§ Instructions to follow
Lines holding the string "hinge" are the ones to copy; find them all in the data.

Entries with parts and joints

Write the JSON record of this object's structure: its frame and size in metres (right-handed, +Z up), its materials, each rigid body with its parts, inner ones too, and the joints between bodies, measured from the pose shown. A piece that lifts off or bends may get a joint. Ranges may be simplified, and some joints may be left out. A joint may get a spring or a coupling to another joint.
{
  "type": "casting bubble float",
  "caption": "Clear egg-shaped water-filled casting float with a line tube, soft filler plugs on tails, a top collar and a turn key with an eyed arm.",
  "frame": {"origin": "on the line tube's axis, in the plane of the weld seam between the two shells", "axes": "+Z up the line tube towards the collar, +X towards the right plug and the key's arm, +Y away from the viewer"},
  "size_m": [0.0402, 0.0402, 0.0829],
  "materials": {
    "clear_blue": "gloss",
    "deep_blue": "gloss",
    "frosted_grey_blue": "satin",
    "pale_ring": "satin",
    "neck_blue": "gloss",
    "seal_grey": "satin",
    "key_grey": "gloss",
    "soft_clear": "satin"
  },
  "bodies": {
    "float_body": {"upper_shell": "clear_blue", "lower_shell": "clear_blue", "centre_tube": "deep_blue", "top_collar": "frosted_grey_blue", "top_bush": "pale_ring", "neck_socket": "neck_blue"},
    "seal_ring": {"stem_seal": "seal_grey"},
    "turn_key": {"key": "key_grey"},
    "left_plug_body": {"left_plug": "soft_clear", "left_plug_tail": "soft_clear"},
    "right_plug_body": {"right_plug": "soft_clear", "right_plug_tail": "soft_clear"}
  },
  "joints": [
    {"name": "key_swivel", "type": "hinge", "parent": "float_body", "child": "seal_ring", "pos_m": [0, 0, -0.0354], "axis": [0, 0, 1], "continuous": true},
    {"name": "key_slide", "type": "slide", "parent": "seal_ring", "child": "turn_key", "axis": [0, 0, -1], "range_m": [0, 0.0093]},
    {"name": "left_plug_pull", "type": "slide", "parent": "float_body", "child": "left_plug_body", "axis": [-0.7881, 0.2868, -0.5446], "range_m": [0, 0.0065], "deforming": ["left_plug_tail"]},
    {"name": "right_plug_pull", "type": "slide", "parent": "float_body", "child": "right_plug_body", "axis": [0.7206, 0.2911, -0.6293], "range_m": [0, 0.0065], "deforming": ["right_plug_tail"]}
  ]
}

...

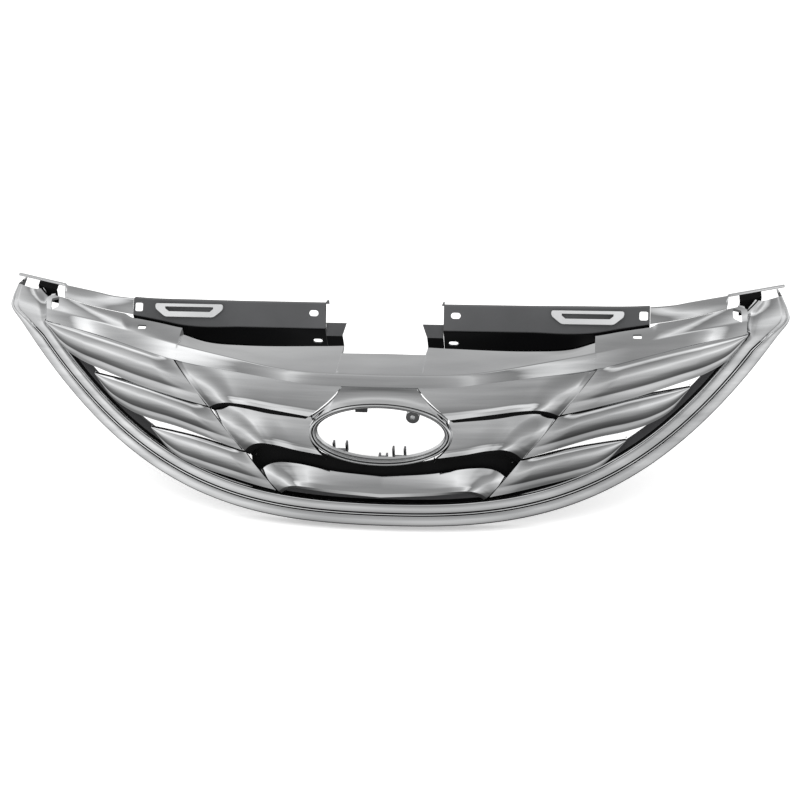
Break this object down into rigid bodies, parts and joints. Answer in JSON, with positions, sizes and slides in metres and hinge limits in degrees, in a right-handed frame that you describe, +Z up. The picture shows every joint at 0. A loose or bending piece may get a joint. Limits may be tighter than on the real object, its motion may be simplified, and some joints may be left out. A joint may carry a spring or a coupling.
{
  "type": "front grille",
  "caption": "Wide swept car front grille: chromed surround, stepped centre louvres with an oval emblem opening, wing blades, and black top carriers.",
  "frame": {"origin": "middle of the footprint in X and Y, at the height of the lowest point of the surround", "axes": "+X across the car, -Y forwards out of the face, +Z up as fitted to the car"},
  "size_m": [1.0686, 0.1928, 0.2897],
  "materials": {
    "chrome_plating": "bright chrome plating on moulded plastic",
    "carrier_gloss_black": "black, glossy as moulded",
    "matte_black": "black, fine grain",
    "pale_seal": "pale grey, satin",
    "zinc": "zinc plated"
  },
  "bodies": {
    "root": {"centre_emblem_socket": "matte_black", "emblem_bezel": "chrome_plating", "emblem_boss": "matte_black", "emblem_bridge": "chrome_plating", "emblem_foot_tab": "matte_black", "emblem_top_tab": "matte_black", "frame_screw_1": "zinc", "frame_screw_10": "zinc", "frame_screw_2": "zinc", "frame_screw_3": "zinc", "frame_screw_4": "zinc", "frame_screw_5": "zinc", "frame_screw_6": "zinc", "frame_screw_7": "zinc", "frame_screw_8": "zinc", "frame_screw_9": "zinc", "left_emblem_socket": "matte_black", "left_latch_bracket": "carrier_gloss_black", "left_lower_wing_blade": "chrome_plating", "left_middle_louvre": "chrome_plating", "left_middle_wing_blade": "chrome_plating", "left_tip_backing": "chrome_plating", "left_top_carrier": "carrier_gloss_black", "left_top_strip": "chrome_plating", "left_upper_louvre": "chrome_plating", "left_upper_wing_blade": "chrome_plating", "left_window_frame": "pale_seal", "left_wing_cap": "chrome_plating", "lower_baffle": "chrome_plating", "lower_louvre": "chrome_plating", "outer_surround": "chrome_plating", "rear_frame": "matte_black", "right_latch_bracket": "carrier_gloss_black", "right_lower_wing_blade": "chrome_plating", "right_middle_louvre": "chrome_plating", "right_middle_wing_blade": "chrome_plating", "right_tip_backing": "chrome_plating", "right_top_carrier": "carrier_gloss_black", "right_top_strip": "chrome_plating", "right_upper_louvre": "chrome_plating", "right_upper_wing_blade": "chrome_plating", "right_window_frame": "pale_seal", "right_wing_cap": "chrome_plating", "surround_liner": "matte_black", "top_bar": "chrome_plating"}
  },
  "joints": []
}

§ Output of the exercise
    {"name": "key_swivel", "type": "hinge", "parent": "float_body", "child": "seal_ring", "pos_m": [0, 0, -0.0354], "axis": [0, 0, 1], "continuous": true},
Break this object down into rigid bodies, parts and joints. Answer in JSON, with positions, sizes and slides in metres and hinge limits in degrees, in a right-handed frame that you describe, +Z up. The picture shows every joint at 0. A loose or bending piece may get a joint. Limits may be tighter than on the real object, its motion may be simplified, and some joints may be left out. A joint may carry a spring or a coupling.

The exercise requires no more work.